Google CEO Sundar Pichai has chimed in on the escalating battle between the FBI and Apple over iPhone encryption. Describing the letter published by Apple's Tim Cook as "important," Pichai says that a judge's order forcing Apple to assist the FBI in gaining access to the data on a terrorist's iPhone "could be a troubling precedent." Seeing as Google oversees the Android operating system, Pichai is a crucial voice in this debate; Android also offers encryption to safeguard personal data.
"We build secure products to keep your information safe and we give law enforcement access to data based on valid legal orders," Pichai tweeted moments ago. "But that's wholly different than requiring companies to enable hacking of customer devices and data." Pichai seems to side squarely with Cook. "Forcing companies to enable hacking could compromise users’ privacy." Google's CEO said he's "looking forward to a thoughtful and open discussion on this important issue."

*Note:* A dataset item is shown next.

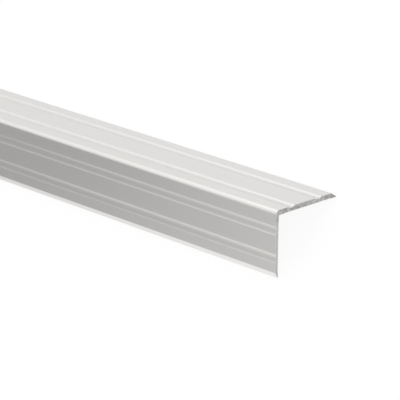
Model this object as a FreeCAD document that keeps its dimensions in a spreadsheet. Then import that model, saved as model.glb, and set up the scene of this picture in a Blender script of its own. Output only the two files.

That echoes the words of Cook, who in his letter wrote "This moment calls for public discussion, and we want our customers and people around the country to understand what is at stake." At this point it seems like not a matter of if, but when other influential tech CEOs like Facebook's Mark Zuckerberg and Microsoft's Satya Nadella will weigh in on the matter.
3/5 We build secure products to keep your information safe and we give law enforcement access to data based on valid legal orders— sundarpichai (@sundarpichai) February 17, 2016
4/5 But that’s wholly different than requiring companies to enable hacking of customer devices & data. Could be a troubling precedent— sundarpichai (@sundarpichai) February 17, 2016
In taking this public stance, Pichai is also dismissing NSA whistleblower Edward Snowden's assumption that Google had favored the government's position over "the public's" side — that of Google's users.